WHAT HAPPENED TO THE FREEDOM OF SPEECH IN THIS COUNTRY? ARE YOU SERIOUSLY GOING TO SUSPEND HIM FOR A COMMENT? WOW. THE ONE'S THAT SHOULD BE PUNISHED ARE THOSE WHO ARE MAKING THIS ISSUE BIGGER THEN IT IS. THOSE NETWORKS MAKING IT MORE OF A POLITICAL ISSUE THEN A SPORTS ISSUE.
You tools realize the cubans are in arms over his remarks right? "Stupid Americans" indeed. Glad that it's clarified that Cuba is a US territory.

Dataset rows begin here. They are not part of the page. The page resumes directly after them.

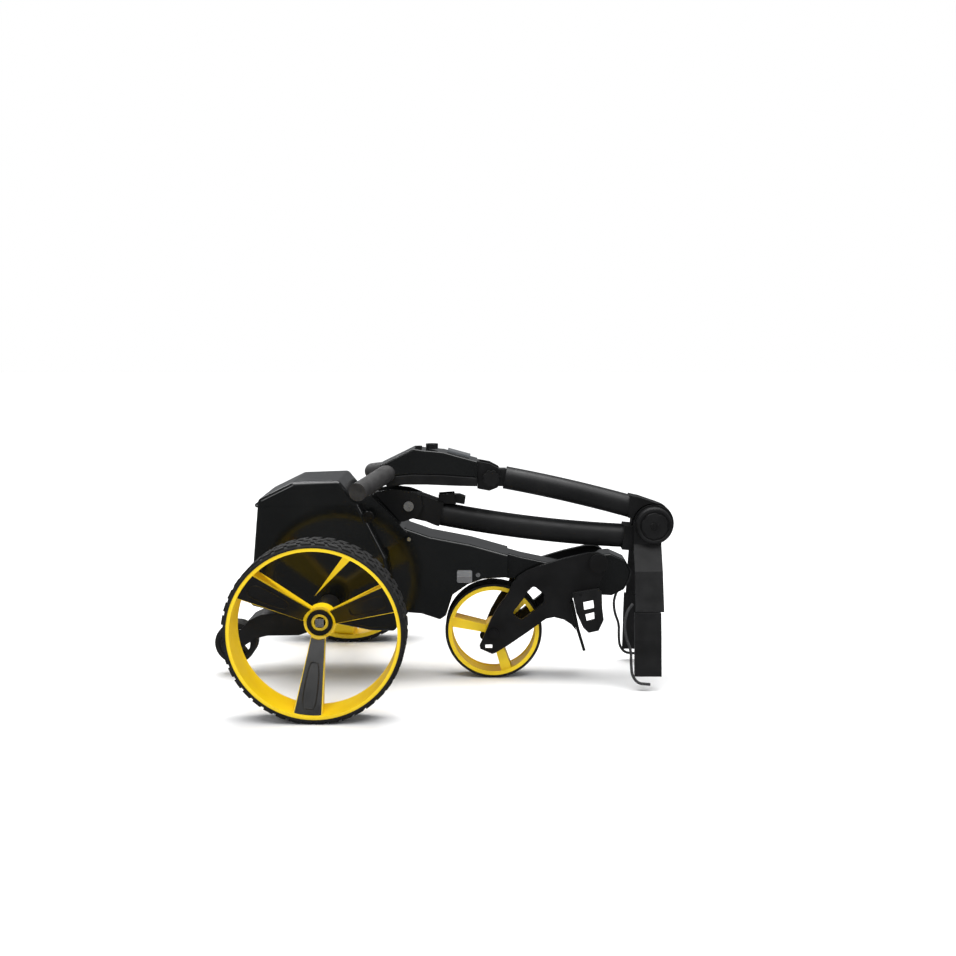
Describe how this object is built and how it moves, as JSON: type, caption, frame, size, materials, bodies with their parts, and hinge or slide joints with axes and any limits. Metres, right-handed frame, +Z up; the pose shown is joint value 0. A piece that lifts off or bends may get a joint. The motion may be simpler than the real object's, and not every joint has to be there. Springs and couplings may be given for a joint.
{
  "type": "electric golf trolley",
  "caption": "Folded three-wheel electric golf trolley with large dished rear wheels, a powered rear housing, a folding front fork, a bag cradle and a swept handle.",
  "frame": {"origin": "on the floor, under the centre of the overall box", "axes": "+X forward, towards the front wheel and the cradle; +Y to the trolley's left; +Z up"},
  "size_m": [0.8369, 0.6, 0.429],
  "materials": {
    "gloss_black": "high gloss moulded black",
    "matte_black": "matte black powder coat",
    "tube_black": "satin black powder coat",
    "black_plastic": "fine textured black",
    "yellow": "moulded yellow",
    "tyre": "black rubber tread",
    "steel": "brushed",
    "alloy": "satin",
    "grip": "soft grip",
    "battery": "battery case",
    "board": "circuit board",
    "cord": "braided elastic cord",
    "window": "dark display window"
  },
  "bodies": {
    "chassis": {"housing_shell_right": "gloss_black", "housing_shell_left": "gloss_black", "neck_shell_right": "gloss_black", "neck_shell_left": "gloss_black", "lid_hinge_pin": "steel", "battery_pack": "battery", "controller_board": "board", "side_stripes": "yellow", "gearbox_case": "alloy", "motor_can": "steel", "axle_tubes": "tube_black", "axle_bearings": "steel", "frame_bracket": "matte_black", "frame_hinge_bolt": "steel", "neck_screws": "steel", "anti_tip_arm": "black_plastic", "anti_tip_pin": "steel"},
    "battery_lid": {"battery_lid": "gloss_black"},
    "fold_latch": {"fold_latch": "alloy"},
    "drive_axle": {"rear_axle": "steel", "drive_gear": "steel"},
    "motor_rotor": {"motor_pinion": "steel"},
    "wheel_right": {"rear_tyre_right": "tyre", "rear_rim_right": "yellow", "rear_spoke_panels_right": "gloss_black"},
    "wheel_left": {"rear_tyre_left": "tyre", "rear_rim_left": "yellow", "rear_spoke_panels_left": "gloss_black"},
    "collar_right": {"rear_release_collar_right": "black_plastic"},
    "collar_left": {"rear_release_collar_left": "black_plastic"},
    "anti_tip_wheel": {"anti_tip_tyre": "tyre", "anti_tip_core": "black_plastic"},
    "fork": {"fork_plate_right": "matte_black", "fork_plate_left": "matte_black", "fork_pivot_bolt": "black_plastic", "bag_shelf": "matte_black", "front_axle": "steel"},
    "front_wheel": {"front_tyre": "tyre", "front_rim": "yellow", "front_bearings": "steel"},
    "strap_buckle": {"strap_buckle": "black_plastic"},
    "main_frame": {"frame_knuckle": "matte_black", "lower_tube": "tube_black", "hinge_knuckle": "matte_black", "mid_hinge_bolt": "black_plastic", "cradle_arms": "black_plastic", "cradle_pads": "black_plastic", "cradle_bungees": "cord"},
    "fold_lever": {"fold_lever": "black_plastic"},
    "upper_frame": {"upper_elbow": "matte_black", "upper_tube": "tube_black"},
    "handle": {"handle_clamp": "black_plastic", "handle_upper_shell": "gloss_black", "handle_lower_shell": "black_plastic", "handle_bars": "alloy", "handle_grips": "grip", "display_window": "window"},
    "handle_knob": {"handle_knob": "black_plastic"},
    "speed_dial": {"speed_dial": "black_plastic"},
    "power_button": {"power_button": "black_plastic"}
  },
  "joints": [
    {"name": "frame_fold", "type": "hinge", "parent": "chassis", "child": "main_frame", "pos_m": [-0.061, 0, 0.319], "axis": [0, -1, 0], "range_deg": [0, 78]},
    {"name": "handle_fold", "type": "hinge", "parent": "main_frame", "child": "upper_frame", "pos_m": [0.38, 0, 0.2847], "axis": [0, 1, 0], "range_deg": [0, 125]},
    {"name": "fork_fold", "type": "hinge", "parent": "chassis", "child": "fork", "pos_m": [0.28, 0, 0.218], "axis": [0, -1, 0], "range_deg": [0, 110]},
    {"name": "handle_tilt", "type": "hinge", "parent": "upper_frame", "child": "handle", "pos_m": [0.087, 0, 0.369], "axis": [0, 1, 0], "range_deg": [0, 60]},
    {"name": "handle_knob_turn", "type": "hinge", "parent": "handle", "child": "handle_knob", "pos_m": [0.087, 0, 0.369], "axis": [0, 1, 0], "range_deg": [0, 360]},
    {"name": "axle_spin", "type": "hinge", "parent": "chassis", "child": "drive_axle", "pos_m": [-0.2, 0, 0.1492], "axis": [0, 1, 0], "continuous": true},
    {"name": "motor_spin", "type": "hinge", "parent": "chassis", "child": "motor_rotor", "pos_m": [-0.2061, 0, 0.18377], "axis": [0, 1, 0], "continuous": true},
    {"name": "right_wheel_spin", "type": "hinge", "parent": "chassis", "child": "wheel_right", "pos_m": [-0.2, 0, 0.1492], "axis": [0, 1, 0], "continuous": true},
    {"name": "left_wheel_spin", "type": "hinge", "parent": "chassis", "child": "wheel_left", "pos_m": [-0.2, 0, 0.1492], "axis": [0, 1, 0], "continuous": true},
    {"name": "front_wheel_spin", "type": "hinge", "parent": "fork", "child": "front_wheel", "pos_m": [0.092, 0, 0.0884], "axis": [0, 1, 0], "continuous": true},
    {"name": "anti_tip_spin", "type": "hinge", "parent": "chassis", "child": "anti_tip_wheel", "pos_m": [-0.381, 0, 0.0636], "axis": [0, 1, 0], "continuous": true},
    {"name": "right_collar_press", "type": "slide", "parent": "wheel_right", "child": "collar_right", "axis": [0, 1, 0], "range_m": [0, 0.005], "stiffness_N_per_m": 400},
    {"name": "left_collar_press", "type": "slide", "parent": "wheel_left", "child": "collar_left", "axis": [0, -1, 0], "range_m": [0, 0.005], "stiffness_N_per_m": 400},
    {"name": "battery_lid_hinge", "type": "hinge", "parent": "chassis", "child": "battery_lid", "pos_m": [-0.3272, 0, 0.3258], "axis": [0, -1, 0], "range_deg": [0, 75]},
    {"name": "fold_latch_slide", "type": "slide", "parent": "chassis", "child": "fold_latch", "axis": [0, 0, 1], "range_m": [0, 0.008], "stiffness_N_per_m": 300},
    {"name": "fold_lever_turn", "type": "hinge", "parent": "main_frame", "child": "fold_lever", "pos_m": [0.012, 0, 0.33], "axis": [0, -1, 0], "range_deg": [0, 20], "stiffness_Nm_per_rad": 0.5},
    {"name": "strap_buckle_swing", "type": "hinge", "parent": "fork", "child": "strap_buckle", "pos_m": [0.247, 0, 0.163], "axis": [0, -1, 0], "range_deg": [0, 25]},
    {"name": "speed_dial_turn", "type": "hinge", "parent": "handle", "child": "speed_dial", "pos_m": [-0.02, 0, 0.424], "axis": [0, 0, 1], "range_deg": [0, 270]},
    {"name": "power_button_press", "type": "slide", "parent": "handle", "child": "power_button", "axis": [0, 0, -1], "range_m": [0, 0.0015], "stiffness_N_per_m": 500}
  ],
  "couplings": [
    {"joint": "handle_fold", "follows": "frame_fold", "ratio": 1.6},
    {"joint": "fork_fold", "follows": "frame_fold", "ratio": 1.41},
    {"joint": "motor_spin", "follows": "axle_spin", "ratio": -1.8}
  ]
}
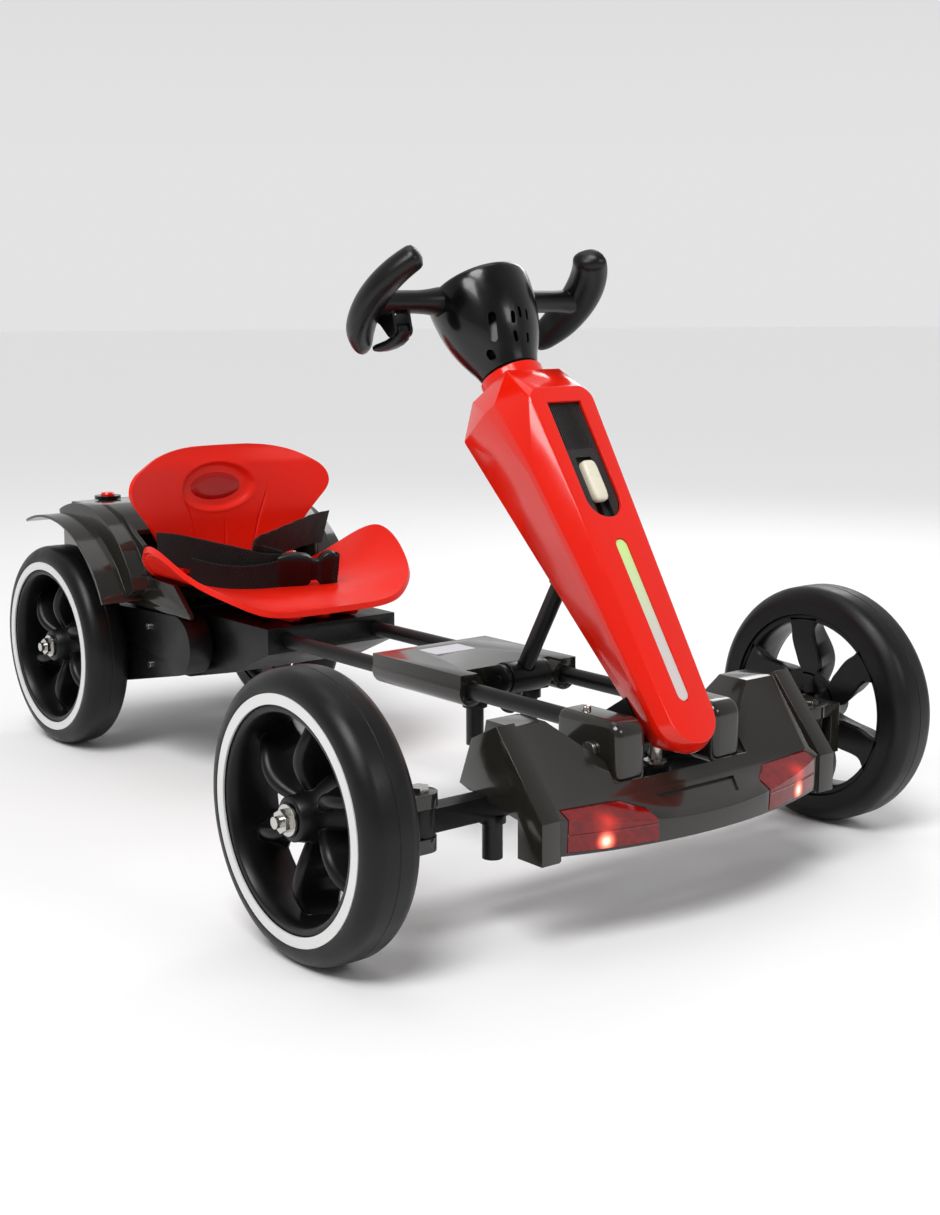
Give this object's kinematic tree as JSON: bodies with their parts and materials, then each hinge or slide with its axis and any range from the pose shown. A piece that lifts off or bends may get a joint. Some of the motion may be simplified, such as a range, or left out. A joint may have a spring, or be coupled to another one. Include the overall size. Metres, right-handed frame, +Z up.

This really isn't about free speech – even if it seems related to politics. It's about ticket sales and corporate profits. If the Marlins were a beer company selling a brand of beer favored by a particular demographic and one of the executives made a derogatory remark about that population (potentially causing significant loss in sales) it seems reasonable that he should be disciplined or even fired. How is this different? After reading the article I think Mr. Guillen should spend the time visiting an alcohol rehab facility. That might be the heart of the problem.
I'll be damned I don't agree with what he said but I will stand by him for his right to say it without condemnation.
The real story should be the vanishing right of Americans to speak their minds. This is absolutely frightening to me.
So the guy has an opinion about a foreign leader..Who cares?
So I guess it's the right to free "popular" speech now.
What happen to freedom of speech? Cuba has over a 90% literacy rate. We are rife with violence domestic ...more handgun killings than anywhere else in the world....illegal and legal drugs. I love this country USA but we got a ton of our own problems... We are still made because Castro kicked us out and thumbed his nose at us and survived.
Why should he be suspended for his right to free speech? While most of us Americans may not agree to what he said and rail against his opinion, we all have the right to free speech in America. There has been a lot of this going on, where some big shot says something we don't agree with and we demand apologies and punishments. Let them hang themselves if they want to, but we have no right to make them apologize for how they really feel.